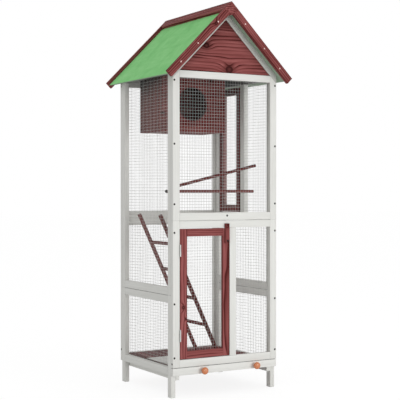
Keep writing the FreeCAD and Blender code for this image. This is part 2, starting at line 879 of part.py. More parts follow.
def all_parts():
    gable_front = front_face + gable_setback
    gable_back = back_face - gable_setback
    parts = {
        "front_upper_frame": group(upper_end_frame(front_face, front_inner,
                                                   front_rail_bottom)),
        "back_upper_frame": group(upper_end_frame(back_inner, back_face,
                                                  back_rail_bottom)),
        "front_lower_frame": group(front_lower_frame()),
        "back_lower_frame": group(back_lower_frame()),
        "left_upper_frame": group(side_upper_frame(-1)),
        "right_upper_frame": group(side_upper_frame(1)),
        "left_lower_frame": group(side_lower_frame(-1)),
        "right_lower_frame": group(side_lower_frame(1)),
        "front_gable_board": gable_board(gable_front, gable_front + gable_thickness,
                                         end_rail_top),
        "back_gable_board": gable_board(gable_back - gable_thickness, gable_back,
                                        end_rail_top),
        "frame_screws": group(frame_screws),
        "barge_screws": group(barge_screws),
        "hinge_frame_screws": group(hinge_frame_screws),
        "drawer_front": drawer_front(),
        "drawer_sides": group([drawer_side(drawer_left),
                               drawer_side(drawer_right - drawer_side_width)]),
        "drawer_back": drawer_back(),
        "drawer_floor": group(drawer_planks()),
        "drawer_knobs": group([drawer_knob(x) for x in knob_places()]),
        "drawer_runners": group([drawer_runner(-1), drawer_runner(1)]),
        "floor_board": floor_board(),
        "nest_box_front": nest_front_board(),
        "nest_box_back": nest_back_board(),
        "nest_box_sides": group([nest_side(nest_left), nest_side(nest_right - nest_wall)]),
        "nest_box_floor": nest_flat(nest_bottom, nest_bottom + nest_wall),
        "nest_box_lid": nest_flat(nest_top - nest_wall, nest_top),
        "lower_perch": perch(lower_perch_setback, lower_perch_height, 0),
        "upper_perch": perch(upper_perch_setback, upper_perch_height,
                             perch_angle_degrees),
        "perch_fixings": group([piece for spot in perch_spots
                                for piece in perch_fixing(*spot)]),
        "ladder_rails": group([ladder_rail(-1), ladder_rail(1)]),
        "ladder_rungs": group([ladder_rung(i) for i in range(ladder_rung_count)])}
    parts.update(wall_meshes())
    parts.update(roof_parts())
    places = ((front_place, front_hinges), (side_place, side_hinges))
    parts["hinge_fixed_leaves"] = group([fixed_leaf(place, middle)
                                         for place, hinges in places
                                         for middle in hinges])
    parts["hinge_pins"] = group([hinge_pin(place, middle)
                                 for place, hinges in places for middle in hinges])
    front = door_parts(front_place, front_opening_width - door_gap,
                       front_door_thickness, front_door_bottom, front_door_top,
                       front_hinges, 1)
    side = door_parts(side_place, side_opening_width - side_door_free_gap,
                      side_door_thickness, side_door_bottom, side_door_top,
                      side_hinges, -1)
    for name, door in (("front", front), ("side", side)):
        parts[name + "_door_frame"] = door["frame"]
        parts[name + "_door_mesh"] = door["mesh"]
        parts[name + "_door_hinge_leaves"] = door["leaves"]
        parts[name + "_door_screws"] = door["screws"]
        parts[name + "_turn_button"] = door["button"]
    return parts


os.makedirs("parts", exist_ok=True)
for name, shape in sorted(all_parts().items()):
    shape.exportStep("parts/" + name + ".step")
    count = len(solids(shape))
    bounds = shape.BoundBox
    print(name, count, "solids", round(bounds.XMin, 1), round(bounds.XMax, 1),
          round(bounds.YMin, 1), round(bounds.YMax, 1),
          round(bounds.ZMin, 1), round(bounds.ZMax, 1), shape.isValid())
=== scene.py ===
import math
import random

import bmesh
import bpy
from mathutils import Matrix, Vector


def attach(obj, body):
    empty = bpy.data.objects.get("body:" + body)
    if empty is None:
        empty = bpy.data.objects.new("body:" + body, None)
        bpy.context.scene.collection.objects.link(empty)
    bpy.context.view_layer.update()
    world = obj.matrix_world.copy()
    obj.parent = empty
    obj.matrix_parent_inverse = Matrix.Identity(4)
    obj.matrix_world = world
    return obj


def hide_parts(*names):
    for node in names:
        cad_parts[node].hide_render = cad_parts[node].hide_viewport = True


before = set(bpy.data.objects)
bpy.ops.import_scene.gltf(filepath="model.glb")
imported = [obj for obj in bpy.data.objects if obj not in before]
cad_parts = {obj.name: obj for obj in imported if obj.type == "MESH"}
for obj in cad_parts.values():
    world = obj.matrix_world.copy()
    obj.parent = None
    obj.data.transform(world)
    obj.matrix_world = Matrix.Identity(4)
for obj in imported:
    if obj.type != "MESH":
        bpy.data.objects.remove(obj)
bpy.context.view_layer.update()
mm = 0.001
rootTwo = math.sqrt(2)

view = {"place": (-2.23304, -3.86794, 0.82868), "yaw": 30.164, "pitch": -0.5995,
        "lens": 93.53, "sensor": 36, "shiftY": 0.0054, "reach": 60}


def link(name, data):
    made = bpy.data.objects.new(name, data)
    bpy.context.scene.collection.objects.link(made)
    return made


def aim(thing, place, ahead):
    thing.location = place
    thing.rotation_mode = "QUATERNION"
    thing.rotation_quaternion = ahead.to_track_quat("-Z", "Y")


def makeCamera():
    data = bpy.data.cameras.new("camera")
    data.lens = view["lens"]
    data.sensor_width = view["sensor"]
    data.shift_y = view["shiftY"]
    data.clip_end = view["reach"]
    camera = link("camera", data)
    yaw, pitch = math.radians(view["yaw"]), math.radians(view["pitch"])
    level = math.cos(pitch)
    aim(camera, view["place"],
        Vector((math.sin(yaw) * level, math.cos(yaw) * level, math.sin(pitch))))
    bpy.context.scene.camera = camera


makeCamera()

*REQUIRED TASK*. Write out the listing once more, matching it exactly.

*SOLUTION TO THIS EXERCISE*.
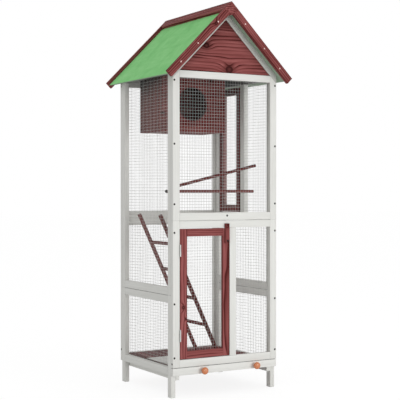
Keep writing the FreeCAD and Blender code for this image. This is part 2, starting at line 879 of part.py. More parts follow.
def all_parts():
    gable_front = front_face + gable_setback
    gable_back = back_face - gable_setback
    parts = {
        "front_upper_frame": group(upper_end_frame(front_face, front_inner,
                                                   front_rail_bottom)),
        "back_upper_frame": group(upper_end_frame(back_inner, back_face,
                                                  back_rail_bottom)),
        "front_lower_frame": group(front_lower_frame()),
        "back_lower_frame": group(back_lower_frame()),
        "left_upper_frame": group(side_upper_frame(-1)),
        "right_upper_frame": group(side_upper_frame(1)),
        "left_lower_frame": group(side_lower_frame(-1)),
        "right_lower_frame": group(side_lower_frame(1)),
        "front_gable_board": gable_board(gable_front, gable_front + gable_thickness,
                                         end_rail_top),
        "back_gable_board": gable_board(gable_back - gable_thickness, gable_back,
                                        end_rail_top),
        "frame_screws": group(frame_screws),
        "barge_screws": group(barge_screws),
        "hinge_frame_screws": group(hinge_frame_screws),
        "drawer_front": drawer_front(),
        "drawer_sides": group([drawer_side(drawer_left),
                               drawer_side(drawer_right - drawer_side_width)]),
        "drawer_back": drawer_back(),
        "drawer_floor": group(drawer_planks()),
        "drawer_knobs": group([drawer_knob(x) for x in knob_places()]),
        "drawer_runners": group([drawer_runner(-1), drawer_runner(1)]),
        "floor_board": floor_board(),
        "nest_box_front": nest_front_board(),
        "nest_box_back": nest_back_board(),
        "nest_box_sides": group([nest_side(nest_left), nest_side(nest_right - nest_wall)]),
        "nest_box_floor": nest_flat(nest_bottom, nest_bottom + nest_wall),
        "nest_box_lid": nest_flat(nest_top - nest_wall, nest_top),
        "lower_perch": perch(lower_perch_setback, lower_perch_height, 0),
        "upper_perch": perch(upper_perch_setback, upper_perch_height,
                             perch_angle_degrees),
        "perch_fixings": group([piece for spot in perch_spots
                                for piece in perch_fixing(*spot)]),
        "ladder_rails": group([ladder_rail(-1), ladder_rail(1)]),
        "ladder_rungs": group([ladder_rung(i) for i in range(ladder_rung_count)])}
    parts.update(wall_meshes())
    parts.update(roof_parts())
    places = ((front_place, front_hinges), (side_place, side_hinges))
    parts["hinge_fixed_leaves"] = group([fixed_leaf(place, middle)
                                         for place, hinges in places
                                         for middle in hinges])
    parts["hinge_pins"] = group([hinge_pin(place, middle)
                                 for place, hinges in places for middle in hinges])
    front = door_parts(front_place, front_opening_width - door_gap,
                       front_door_thickness, front_door_bottom, front_door_top,
                       front_hinges, 1)
    side = door_parts(side_place, side_opening_width - side_door_free_gap,
                      side_door_thickness, side_door_bottom, side_door_top,
                      side_hinges, -1)
    for name, door in (("front", front), ("side", side)):
        parts[name + "_door_frame"] = door["frame"]
        parts[name + "_door_mesh"] = door["mesh"]
        parts[name + "_door_hinge_leaves"] = door["leaves"]
        parts[name + "_door_screws"] = door["screws"]
        parts[name + "_turn_button"] = door["button"]
    return parts


os.makedirs("parts", exist_ok=True)
for name, shape in sorted(all_parts().items()):
    shape.exportStep("parts/" + name + ".step")
    count = len(solids(shape))
    bounds = shape.BoundBox
    print(name, count, "solids", round(bounds.XMin, 1), round(bounds.XMax, 1),
          round(bounds.YMin, 1), round(bounds.YMax, 1),
          round(bounds.ZMin, 1), round(bounds.ZMax, 1), shape.isValid())
=== scene.py ===
import math
import random

import bmesh
import bpy
from mathutils import Matrix, Vector


def attach(obj, body):
    empty = bpy.data.objects.get("body:" + body)
    if empty is None:
        empty = bpy.data.objects.new("body:" + body, None)
        bpy.context.scene.collection.objects.link(empty)
    bpy.context.view_layer.update()
    world = obj.matrix_world.copy()
    obj.parent = empty
    obj.matrix_parent_inverse = Matrix.Identity(4)
    obj.matrix_world = world
    return obj


def hide_parts(*names):
    for node in names:
        cad_parts[node].hide_render = cad_parts[node].hide_viewport = True


before = set(bpy.data.objects)
bpy.ops.import_scene.gltf(filepath="model.glb")
imported = [obj for obj in bpy.data.objects if obj not in before]
cad_parts = {obj.name: obj for obj in imported if obj.type == "MESH"}
for obj in cad_parts.values():
    world = obj.matrix_world.copy()
    obj.parent = None
    obj.data.transform(world)
    obj.matrix_world = Matrix.Identity(4)
for obj in imported:
    if obj.type != "MESH":
        bpy.data.objects.remove(obj)
bpy.context.view_layer.update()
mm = 0.001
rootTwo = math.sqrt(2)

view = {"place": (-2.23304, -3.86794, 0.82868), "yaw": 30.164, "pitch": -0.5995,
        "lens": 93.53, "sensor": 36, "shiftY": 0.0054, "reach": 60}


def link(name, data):
    made = bpy.data.objects.new(name, data)
    bpy.context.scene.collection.objects.link(made)
    return made


def aim(thing, place, ahead):
    thing.location = place
    thing.rotation_mode = "QUATERNION"
    thing.rotation_quaternion = ahead.to_track_quat("-Z", "Y")


def makeCamera():
    data = bpy.data.cameras.new("camera")
    data.lens = view["lens"]
    data.sensor_width = view["sensor"]
    data.shift_y = view["shiftY"]
    data.clip_end = view["reach"]
    camera = link("camera", data)
    yaw, pitch = math.radians(view["yaw"]), math.radians(view["pitch"])
    level = math.cos(pitch)
    aim(camera, view["place"],
        Vector((math.sin(yaw) * level, math.cos(yaw) * level, math.sin(pitch))))
    bpy.context.scene.camera = camera


makeCamera()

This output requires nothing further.